Here in Genova there is always someplace to buy flowers and Paola’s round dining table invites flowers, even if I still haven’t quite organised a vase. Today one of my water bottles has been sawn-off to play hostess to flowers bought at a market on Piazza Scio where we also discovered a large market and the sweetest smallest tomatoes.
These last few days have been days of long conversations, where two old friends caught up on 5 years of absence and massive life changes. We reminisced, laughed over pizzas and red wine, caught boats and journeyed through that favourite space we most enjoy – the place where the land meets the sea.
Genova was good to us, providing us with the very best foccacia at the beginning of each day or, on alternate days, unbelievably good breakfast cappuccino. We had days of wandering, cherry gelato, inexpensive yet good red wines, slow mornings and late nights.
Pippa came to me 2 weeks out of New Zealand, via Haiwaii and Vienna, and our 5 days passed quicky. Yesterday we caught a train to Milan to say goodbye at an airport bus stop in a city on fire with heat and humidity. We talked through the 2 hour train trip to Milan, and then, after the goodbye, I possibly became one of the few people to have travelled with a slightly nervous, world-wandering friend, from Genova through to Milan only to leave her boarding her airport bus while I returned on another train within the hour and head straight back to Genova.
That would be the train where the air-conditioning in my carriage was broken. Being a creature who prefers heat not too much above 20 celsius yesterday was a struggle and I struck out in search of a cool place only to find myself standing on tiptoes in a corridor, trying to catch something of the slightly cooler breeze as it came in through a high window.
A very short elderly woman spotted the breeze in my hair, and came to stand in front of me, continuing to fan herself furiously as the breeze was never going to reach her. We all laughed, her son too, and I resisted the temptation to offer to hoist her up to the high window.
Eventually a harried, sweating conductor came to our rescue and led us through to carriage 5 ... or I think that was what he was saying. I flopped into an air-conditioned 6 seat carriage with two men who left at the next stop. I could only smile over my own paranoia that they were moving away from this smelly foreign woman.
Those last tunnels before Genova held us captive longer than necessary, as our train queued to weave its way into the main station ... the station I didn’t really know how to get ‘home’ from.
I read bus stop lists and decided on Bus 33, it would reach Piazza De Ferrari eventually and I was too tired to do more than smile as Bus 33 climbed up into the hills behind Genova and took me around my destination, the one marked out clearly by the giant ERG sign down there near the old centre ... round and then down.
I saw the city from the heights and its a beautiful city ...

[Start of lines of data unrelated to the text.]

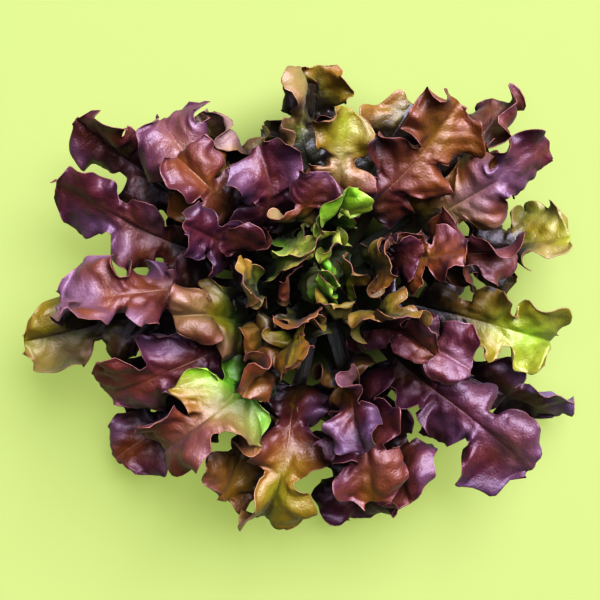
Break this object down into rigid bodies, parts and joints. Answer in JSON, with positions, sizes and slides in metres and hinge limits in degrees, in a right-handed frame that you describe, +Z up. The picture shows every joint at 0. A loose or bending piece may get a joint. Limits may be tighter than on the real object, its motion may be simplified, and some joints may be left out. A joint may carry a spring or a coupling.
{
  "type": "oak leaf lettuce",
  "caption": "Head of red oak leaf lettuce: lobed, curled burgundy, bronze and green leaves growing in a loose rosette from a short pale stem with a flat cut face.",
  "frame": {"origin": "centre of the flat cut face of the stem, on the surface that the head stands on", "axes": "+Z up along the stem, out of the heart; +X along the head's longest direction, to the right in the picture; +Y towards the picture's top edge"},
  "size_m": [0.3061, 0.2559, 0.1351],
  "materials": {
    "burgundy_leaf": "dark red leaf blade, softly glossy",
    "bronze_leaf": "olive to bronze leaf blade, softly glossy",
    "green_leaf": "green leaf blade, softly glossy",
    "pale_stem": "moist cut stem, satin"
  },
  "bodies": {
    "root": {"stem": "pale_stem", "leaf_01": "burgundy_leaf", "leaf_02": "burgundy_leaf", "leaf_03": "bronze_leaf", "leaf_04": "burgundy_leaf", "leaf_05": "bronze_leaf", "leaf_06": "burgundy_leaf", "leaf_07": "burgundy_leaf", "leaf_08": "burgundy_leaf", "leaf_09": "bronze_leaf", "leaf_10": "burgundy_leaf", "leaf_11": "burgundy_leaf", "leaf_12": "burgundy_leaf", "leaf_13": "bronze_leaf", "leaf_14": "bronze_leaf", "leaf_15": "burgundy_leaf", "leaf_16": "burgundy_leaf", "leaf_17": "bronze_leaf", "leaf_18": "burgundy_leaf", "leaf_19": "burgundy_leaf", "leaf_20": "bronze_leaf", "leaf_21": "burgundy_leaf", "leaf_22": "bronze_leaf", "leaf_23": "burgundy_leaf", "leaf_24": "burgundy_leaf", "leaf_25": "green_leaf", "leaf_26": "bronze_leaf", "leaf_27": "burgundy_leaf", "leaf_28": "burgundy_leaf", "leaf_29": "burgundy_leaf", "leaf_30": "burgundy_leaf", "leaf_31": "bronze_leaf", "leaf_32": "burgundy_leaf", "leaf_33": "burgundy_leaf", "leaf_34": "bronze_leaf", "leaf_35": "burgundy_leaf", "leaf_36": "burgundy_leaf", "leaf_37": "green_leaf", "leaf_38": "bronze_leaf", "leaf_39": "burgundy_leaf", "leaf_40": "burgundy_leaf", "leaf_41": "burgundy_leaf", "leaf_42": "burgundy_leaf", "leaf_43": "green_leaf", "leaf_44": "burgundy_leaf", "leaf_45": "burgundy_leaf", "leaf_46": "burgundy_leaf", "leaf_47": "bronze_leaf", "leaf_48": "green_leaf", "leaf_49": "bronze_leaf", "leaf_50": "green_leaf", "leaf_51": "burgundy_leaf", "leaf_52": "bronze_leaf", "leaf_53": "green_leaf", "leaf_54": "green_leaf", "leaf_55": "green_leaf"}
  },
  "joints": []
}
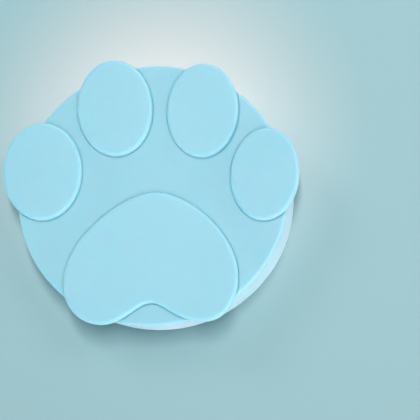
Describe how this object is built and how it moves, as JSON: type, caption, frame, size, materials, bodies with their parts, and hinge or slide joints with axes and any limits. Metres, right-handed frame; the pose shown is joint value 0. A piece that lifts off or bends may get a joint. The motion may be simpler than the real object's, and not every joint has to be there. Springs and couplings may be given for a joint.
{
  "type": "can lid",
  "caption": "Paw-shaped silicone lid for pet-food cans: an oval cap with raised palm and toe pads, toes that overhang as lifting tabs, and stepped gripping rings underneath.",
  "frame": {"origin": "on the can axis, at the plane of the open rim that the lid stands on", "axes": "+Z along the can axis towards the paw face, +Y towards the paw's toes, +X to the right as the paw is seen upright"},
  "size_m": [0.1025, 0.0909, 0.0202],
  "materials": {
    "silicone": "satin, pale sky blue moulded silicone"
  },
  "bodies": {
    "root": {"cap_disc": "silicone", "skirt": "silicone", "middle_ring": "silicone", "inner_ring": "silicone", "palm_pad": "silicone", "left_outer_toe": "silicone", "left_inner_toe": "silicone", "right_inner_toe": "silicone", "right_outer_toe": "silicone"}
  },
  "joints": []
}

In these days of wandering without intending to talk, I have discovered some truly special people anyway ... the lovely man with the vegetarian cafe, who has since asked if one of my photographs of him might be used in an article for the Corriere della Sera; the man and his wife with the farinata shop close by and the pizza people…

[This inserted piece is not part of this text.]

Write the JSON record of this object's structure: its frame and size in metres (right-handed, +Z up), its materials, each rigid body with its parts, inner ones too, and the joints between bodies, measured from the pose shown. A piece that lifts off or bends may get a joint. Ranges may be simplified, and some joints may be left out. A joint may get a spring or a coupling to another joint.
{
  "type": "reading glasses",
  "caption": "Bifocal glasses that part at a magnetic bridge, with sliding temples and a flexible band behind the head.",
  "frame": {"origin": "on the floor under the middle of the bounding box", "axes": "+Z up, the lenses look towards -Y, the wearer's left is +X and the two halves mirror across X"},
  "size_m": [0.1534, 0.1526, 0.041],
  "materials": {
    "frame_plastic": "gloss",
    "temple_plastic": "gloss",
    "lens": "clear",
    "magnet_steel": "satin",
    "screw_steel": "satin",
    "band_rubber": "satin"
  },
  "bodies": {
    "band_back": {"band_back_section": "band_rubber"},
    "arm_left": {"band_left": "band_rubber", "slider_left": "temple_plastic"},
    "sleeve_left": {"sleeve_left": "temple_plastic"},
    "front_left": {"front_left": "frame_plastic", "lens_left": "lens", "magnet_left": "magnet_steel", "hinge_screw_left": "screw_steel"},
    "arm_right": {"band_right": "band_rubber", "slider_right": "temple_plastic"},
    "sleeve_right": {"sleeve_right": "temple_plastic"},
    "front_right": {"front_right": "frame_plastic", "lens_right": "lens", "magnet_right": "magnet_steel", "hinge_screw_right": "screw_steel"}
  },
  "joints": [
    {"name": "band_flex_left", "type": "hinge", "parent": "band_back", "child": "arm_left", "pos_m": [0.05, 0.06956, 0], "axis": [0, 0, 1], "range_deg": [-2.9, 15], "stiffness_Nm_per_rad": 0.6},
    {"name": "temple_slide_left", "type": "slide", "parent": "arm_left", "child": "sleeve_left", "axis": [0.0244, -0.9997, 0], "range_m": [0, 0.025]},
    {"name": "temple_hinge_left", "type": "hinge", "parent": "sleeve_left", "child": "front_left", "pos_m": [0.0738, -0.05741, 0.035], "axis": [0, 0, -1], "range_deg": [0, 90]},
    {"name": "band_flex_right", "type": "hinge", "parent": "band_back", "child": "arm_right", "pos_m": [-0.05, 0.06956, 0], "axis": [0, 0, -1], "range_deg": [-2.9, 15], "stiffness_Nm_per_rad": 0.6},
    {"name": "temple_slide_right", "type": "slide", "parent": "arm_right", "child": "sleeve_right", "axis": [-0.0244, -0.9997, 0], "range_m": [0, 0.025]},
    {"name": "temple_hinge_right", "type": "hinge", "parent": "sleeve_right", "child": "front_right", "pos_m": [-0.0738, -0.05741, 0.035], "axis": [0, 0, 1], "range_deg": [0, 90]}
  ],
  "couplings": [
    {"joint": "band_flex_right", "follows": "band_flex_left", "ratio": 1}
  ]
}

The woman who sells me my breakfast foccacia discovered I come from Nuova Zelanda today ... we reached a point of understanding and agreement via gestures and our few words in common, regarding the fact that we both loved our countries of origin but admired each other’s too.
The cafe where my favourite cappuccino is made is called Cafe Boomerang, in honour of the owner’s visit to Australia, and the gelato guy had an ‘I love you!‘moment when he realised I wanted the details of his shop for this website.
The internet cafe people are just as I left them last year but the vegetarian cafe has free wifi too, so I’ll wander between them, so as not to seem too internet needy perhaps ...
There is so much here in this tiny corner of the city, so much to love. I’m holidaying with Gert for a few days now, trying not to talk to or photograph interesting strangers but it’s difficult.
Even the man operating the boat trips to Camogli, San Fruttuoso and Portofino is going to cycle New Zealand next year.
It’s good to be out ...
Ciao for now.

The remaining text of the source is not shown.